_INFORMATION SHOWN_:
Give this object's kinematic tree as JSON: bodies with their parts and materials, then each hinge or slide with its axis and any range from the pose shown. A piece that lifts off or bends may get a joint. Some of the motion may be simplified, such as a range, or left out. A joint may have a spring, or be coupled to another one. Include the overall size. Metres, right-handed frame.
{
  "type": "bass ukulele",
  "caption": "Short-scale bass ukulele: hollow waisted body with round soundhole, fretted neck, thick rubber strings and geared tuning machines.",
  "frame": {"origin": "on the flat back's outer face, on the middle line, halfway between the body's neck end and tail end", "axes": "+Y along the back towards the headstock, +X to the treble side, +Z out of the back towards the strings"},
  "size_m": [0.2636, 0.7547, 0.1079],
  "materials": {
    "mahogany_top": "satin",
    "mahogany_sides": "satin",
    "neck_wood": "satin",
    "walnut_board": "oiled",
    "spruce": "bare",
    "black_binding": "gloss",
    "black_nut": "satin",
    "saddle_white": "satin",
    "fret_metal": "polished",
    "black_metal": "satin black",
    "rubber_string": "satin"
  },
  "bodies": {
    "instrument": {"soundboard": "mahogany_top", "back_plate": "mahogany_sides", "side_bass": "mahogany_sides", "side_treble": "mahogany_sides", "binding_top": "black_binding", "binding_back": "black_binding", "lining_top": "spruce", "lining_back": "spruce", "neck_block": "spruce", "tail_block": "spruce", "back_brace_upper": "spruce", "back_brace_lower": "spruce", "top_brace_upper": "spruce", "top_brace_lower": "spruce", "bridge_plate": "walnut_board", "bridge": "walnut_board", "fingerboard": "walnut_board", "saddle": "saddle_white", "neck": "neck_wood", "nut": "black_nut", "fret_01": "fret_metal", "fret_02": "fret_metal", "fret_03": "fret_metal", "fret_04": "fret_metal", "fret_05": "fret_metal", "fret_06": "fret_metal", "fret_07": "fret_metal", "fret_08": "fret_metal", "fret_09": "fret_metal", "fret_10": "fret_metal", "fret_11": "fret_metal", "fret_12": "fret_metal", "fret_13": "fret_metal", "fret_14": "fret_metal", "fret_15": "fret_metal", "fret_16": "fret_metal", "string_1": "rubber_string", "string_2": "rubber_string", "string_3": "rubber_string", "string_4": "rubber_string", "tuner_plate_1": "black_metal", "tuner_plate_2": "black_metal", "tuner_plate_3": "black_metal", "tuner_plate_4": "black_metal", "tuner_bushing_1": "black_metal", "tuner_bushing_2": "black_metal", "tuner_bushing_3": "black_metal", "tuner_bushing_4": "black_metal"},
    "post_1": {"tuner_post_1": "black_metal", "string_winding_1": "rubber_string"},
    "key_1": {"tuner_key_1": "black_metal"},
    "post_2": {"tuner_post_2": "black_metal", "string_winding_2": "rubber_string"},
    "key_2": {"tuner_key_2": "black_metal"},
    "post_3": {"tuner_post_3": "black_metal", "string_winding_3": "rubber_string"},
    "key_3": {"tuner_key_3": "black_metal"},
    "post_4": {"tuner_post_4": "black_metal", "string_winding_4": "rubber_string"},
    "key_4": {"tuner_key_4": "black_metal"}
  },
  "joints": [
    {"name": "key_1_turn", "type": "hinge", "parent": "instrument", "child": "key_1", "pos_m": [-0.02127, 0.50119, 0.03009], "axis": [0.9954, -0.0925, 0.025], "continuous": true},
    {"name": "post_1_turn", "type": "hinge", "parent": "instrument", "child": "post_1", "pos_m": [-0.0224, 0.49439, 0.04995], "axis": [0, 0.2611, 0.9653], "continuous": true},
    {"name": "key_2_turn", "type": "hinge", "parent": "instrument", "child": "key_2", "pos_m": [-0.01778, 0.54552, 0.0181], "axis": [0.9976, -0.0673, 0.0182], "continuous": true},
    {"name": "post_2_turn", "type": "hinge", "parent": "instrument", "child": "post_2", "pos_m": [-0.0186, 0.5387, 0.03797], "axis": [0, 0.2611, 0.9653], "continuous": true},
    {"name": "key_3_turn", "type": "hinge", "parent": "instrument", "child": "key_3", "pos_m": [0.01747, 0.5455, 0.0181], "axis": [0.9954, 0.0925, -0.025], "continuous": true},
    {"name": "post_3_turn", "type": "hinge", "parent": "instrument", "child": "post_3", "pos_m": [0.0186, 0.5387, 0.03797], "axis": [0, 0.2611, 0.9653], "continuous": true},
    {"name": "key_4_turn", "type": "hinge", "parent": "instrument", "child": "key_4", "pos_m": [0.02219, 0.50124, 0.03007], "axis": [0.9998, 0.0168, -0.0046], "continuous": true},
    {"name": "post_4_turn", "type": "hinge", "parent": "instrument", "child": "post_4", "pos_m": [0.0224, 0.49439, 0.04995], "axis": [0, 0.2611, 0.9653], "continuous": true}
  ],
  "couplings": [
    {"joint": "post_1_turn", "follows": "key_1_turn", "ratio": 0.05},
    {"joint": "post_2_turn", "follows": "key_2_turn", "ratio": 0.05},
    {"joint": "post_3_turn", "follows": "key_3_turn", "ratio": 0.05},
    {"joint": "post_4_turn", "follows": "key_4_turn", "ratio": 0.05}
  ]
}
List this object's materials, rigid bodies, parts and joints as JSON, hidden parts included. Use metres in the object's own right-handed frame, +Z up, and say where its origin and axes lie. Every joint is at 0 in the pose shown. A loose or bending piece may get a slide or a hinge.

_EXERCISE DETAILS_:
All of the data shown above must be copied exactly.

_RESPONSE_:
Give this object's kinematic tree as JSON: bodies with their parts and materials, then each hinge or slide with its axis and any range from the pose shown. A piece that lifts off or bends may get a joint. Some of the motion may be simplified, such as a range, or left out. A joint may have a spring, or be coupled to another one. Include the overall size. Metres, right-handed frame.
{
  "type": "bass ukulele",
  "caption": "Short-scale bass ukulele: hollow waisted body with round soundhole, fretted neck, thick rubber strings and geared tuning machines.",
  "frame": {"origin": "on the flat back's outer face, on the middle line, halfway between the body's neck end and tail end", "axes": "+Y along the back towards the headstock, +X to the treble side, +Z out of the back towards the strings"},
  "size_m": [0.2636, 0.7547, 0.1079],
  "materials": {
    "mahogany_top": "satin",
    "mahogany_sides": "satin",
    "neck_wood": "satin",
    "walnut_board": "oiled",
    "spruce": "bare",
    "black_binding": "gloss",
    "black_nut": "satin",
    "saddle_white": "satin",
    "fret_metal": "polished",
    "black_metal": "satin black",
    "rubber_string": "satin"
  },
  "bodies": {
    "instrument": {"soundboard": "mahogany_top", "back_plate": "mahogany_sides", "side_bass": "mahogany_sides", "side_treble": "mahogany_sides", "binding_top": "black_binding", "binding_back": "black_binding", "lining_top": "spruce", "lining_back": "spruce", "neck_block": "spruce", "tail_block": "spruce", "back_brace_upper": "spruce", "back_brace_lower": "spruce", "top_brace_upper": "spruce", "top_brace_lower": "spruce", "bridge_plate": "walnut_board", "bridge": "walnut_board", "fingerboard": "walnut_board", "saddle": "saddle_white", "neck": "neck_wood", "nut": "black_nut", "fret_01": "fret_metal", "fret_02": "fret_metal", "fret_03": "fret_metal", "fret_04": "fret_metal", "fret_05": "fret_metal", "fret_06": "fret_metal", "fret_07": "fret_metal", "fret_08": "fret_metal", "fret_09": "fret_metal", "fret_10": "fret_metal", "fret_11": "fret_metal", "fret_12": "fret_metal", "fret_13": "fret_metal", "fret_14": "fret_metal", "fret_15": "fret_metal", "fret_16": "fret_metal", "string_1": "rubber_string", "string_2": "rubber_string", "string_3": "rubber_string", "string_4": "rubber_string", "tuner_plate_1": "black_metal", "tuner_plate_2": "black_metal", "tuner_plate_3": "black_metal", "tuner_plate_4": "black_metal", "tuner_bushing_1": "black_metal", "tuner_bushing_2": "black_metal", "tuner_bushing_3": "black_metal", "tuner_bushing_4": "black_metal"},
    "post_1": {"tuner_post_1": "black_metal", "string_winding_1": "rubber_string"},
    "key_1": {"tuner_key_1": "black_metal"},
    "post_2": {"tuner_post_2": "black_metal", "string_winding_2": "rubber_string"},
    "key_2": {"tuner_key_2": "black_metal"},
    "post_3": {"tuner_post_3": "black_metal", "string_winding_3": "rubber_string"},
    "key_3": {"tuner_key_3": "black_metal"},
    "post_4": {"tuner_post_4": "black_metal", "string_winding_4": "rubber_string"},
    "key_4": {"tuner_key_4": "black_metal"}
  },
  "joints": [
    {"name": "key_1_turn", "type": "hinge", "parent": "instrument", "child": "key_1", "pos_m": [-0.02127, 0.50119, 0.03009], "axis": [0.9954, -0.0925, 0.025], "continuous": true},
    {"name": "post_1_turn", "type": "hinge", "parent": "instrument", "child": "post_1", "pos_m": [-0.0224, 0.49439, 0.04995], "axis": [0, 0.2611, 0.9653], "continuous": true},
    {"name": "key_2_turn", "type": "hinge", "parent": "instrument", "child": "key_2", "pos_m": [-0.01778, 0.54552, 0.0181], "axis": [0.9976, -0.0673, 0.0182], "continuous": true},
    {"name": "post_2_turn", "type": "hinge", "parent": "instrument", "child": "post_2", "pos_m": [-0.0186, 0.5387, 0.03797], "axis": [0, 0.2611, 0.9653], "continuous": true},
    {"name": "key_3_turn", "type": "hinge", "parent": "instrument", "child": "key_3", "pos_m": [0.01747, 0.5455, 0.0181], "axis": [0.9954, 0.0925, -0.025], "continuous": true},
    {"name": "post_3_turn", "type": "hinge", "parent": "instrument", "child": "post_3", "pos_m": [0.0186, 0.5387, 0.03797], "axis": [0, 0.2611, 0.9653], "continuous": true},
    {"name": "key_4_turn", "type": "hinge", "parent": "instrument", "child": "key_4", "pos_m": [0.02219, 0.50124, 0.03007], "axis": [0.9998, 0.0168, -0.0046], "continuous": true},
    {"name": "post_4_turn", "type": "hinge", "parent": "instrument", "child": "post_4", "pos_m": [0.0224, 0.49439, 0.04995], "axis": [0, 0.2611, 0.9653], "continuous": true}
  ],
  "couplings": [
    {"joint": "post_1_turn", "follows": "key_1_turn", "ratio": 0.05},
    {"joint": "post_2_turn", "follows": "key_2_turn", "ratio": 0.05},
    {"joint": "post_3_turn", "follows": "key_3_turn", "ratio": 0.05},
    {"joint": "post_4_turn", "follows": "key_4_turn", "ratio": 0.05}
  ]
}
List this object's materials, rigid bodies, parts and joints as JSON, hidden parts included. Use metres in the object's own right-handed frame, +Z up, and say where its origin and axes lie. Every joint is at 0 in the pose shown. A loose or bending piece may get a slide or a hinge.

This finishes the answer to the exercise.